A new granulocyte-colony stimulating factor biosimilar demonstrated therapeutic equivalence to a reference brand of pegfilgrastim (Neulasta®, Amgen) for use in patients with breast cancer receiving chemotherapy, according to results from a recent study.
The authors, publishing in BMC Cancer, noted in their background section that biosimilars for a related therapy, filgrastim (approved in 1991), had been approved in Europe since 2009 and in the United States in 2015, but that biosimilars for pegfilgrastim are still in various stages of development. The present study looked at proposed biosimilar RGB-02 (Gedeon Richter) in comparison to Neulasta (approved in 2002) in a double-blind clinical trial setting.
The study was conducted across 35 centers located in Hungary, Romania, Russia, Ukraine, Serbia, Croatia, Bulgaria, and Czech Republic between January 2014 and April 2015. The randomized, double-blind, phase III clinical study included 239 women, who were randomized (1:1) to receive either RGB-02 (n=121) or the reference product (n=118). The study population was limited to chemotherapy-naïve women between 18 and 65 with invasive Stage IIB and III breast cancer. Patients were assigned to up to six cycles of docetaxel (60 mg/m2)/doxorubicin (75 mg/m2) chemotherapy as myelosuppressive chemotherapy combination, as well as a once-per-cycle injection of pegfilgrastim (6 mg).
The primary study endpoint was the duration of severe neutropenia (absolute neutrophil count [ANC] < 0.5 × 109/L) in Cycle 1, with secondary endpoints of severe neutropenia incidence and duration, incidence of febrile neutropenia, time to ANC recovery, and depth of ANC nadir in Cycles 1 and 2.
According to the results, RGB-02 demonstrated therapeutic equivalence with the reference pegfilgrastim.
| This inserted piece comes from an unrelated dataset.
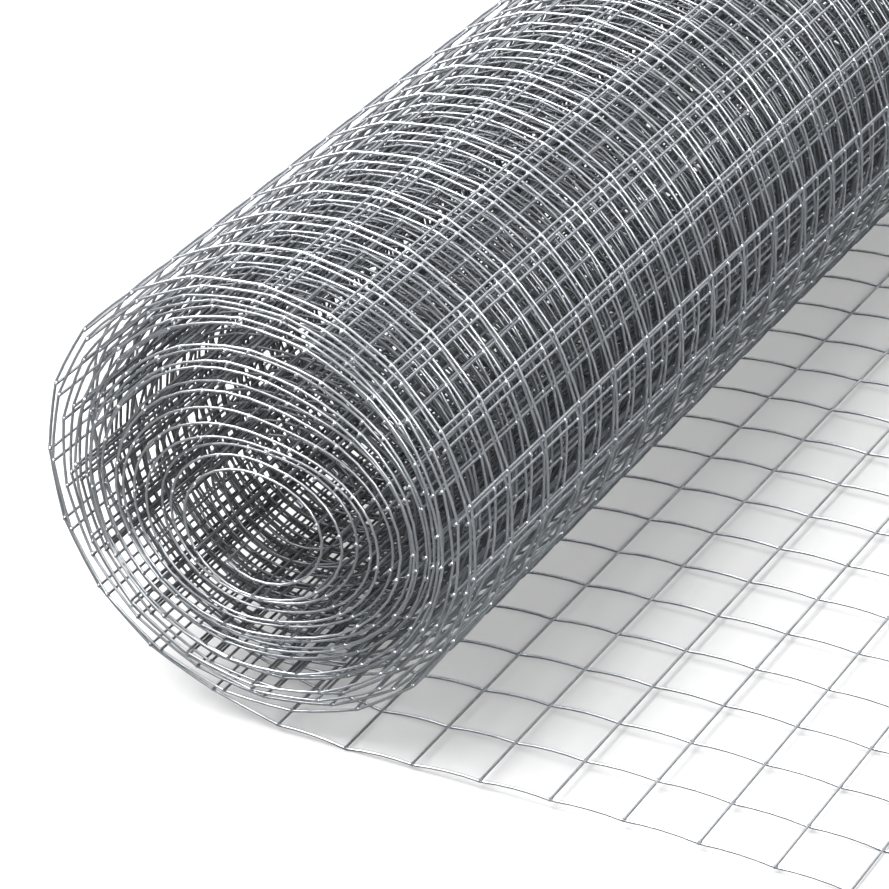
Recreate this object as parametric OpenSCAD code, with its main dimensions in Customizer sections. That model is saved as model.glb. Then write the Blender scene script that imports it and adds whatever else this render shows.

The mean duration of severe neutropenia in Cycle 1 and Cycle 2 was comparable between the two study groups. The researchers also reported no statistically significant differences in secondary endpoints between study groups, and no clinically relevant differences either. The incidence and duration of severe neutropenia and episodes fever and treatment with antibiotics were “almost identical in both groups, according to the authors.
“The mean duration of severe neutropenia in Cycles 3 and 4, after patients in the reference arm switched to RGB-02, was less than one day in the RGB-02 arm (0.9 days) and the reference arm switched to RGB-02 (0.6 days), indicating that the switch from reference to RGB-02 treatment did not increase the patient’s risk to develop longer lasting grade 4 neutropenia,” they wrote.
The safety profile suggested equivalence, with similar numbers of adverse events occurring in both study groups. Two deaths were reported in the RBG-02 arm but were unrelated to the investigational medication.
“The safety profile of RGB-02 is comparable with the reference pegfilgrastim and no immunogenicity was found, even after switching from the originator product to RGB-02,” the researchers added in the study. “The incidence and severity of bone pain associated with the use of pegfilgrastim was comparable between treatment arms and was similar to previous studies.”
The researchers also looked at immunogenicity, which they noted could occasionally cause problems for biologics if the body produces antidrug antibodies leading to a loss of efficacy or to adverse reactions. The screening assay test was negative in 96.1% of immunogenicity samples for the double-blind treatment period. The results, the authors said, suggested no immunogenic responses to the study drug and no detection of anti-pegfilgrastim antibodies during the study period.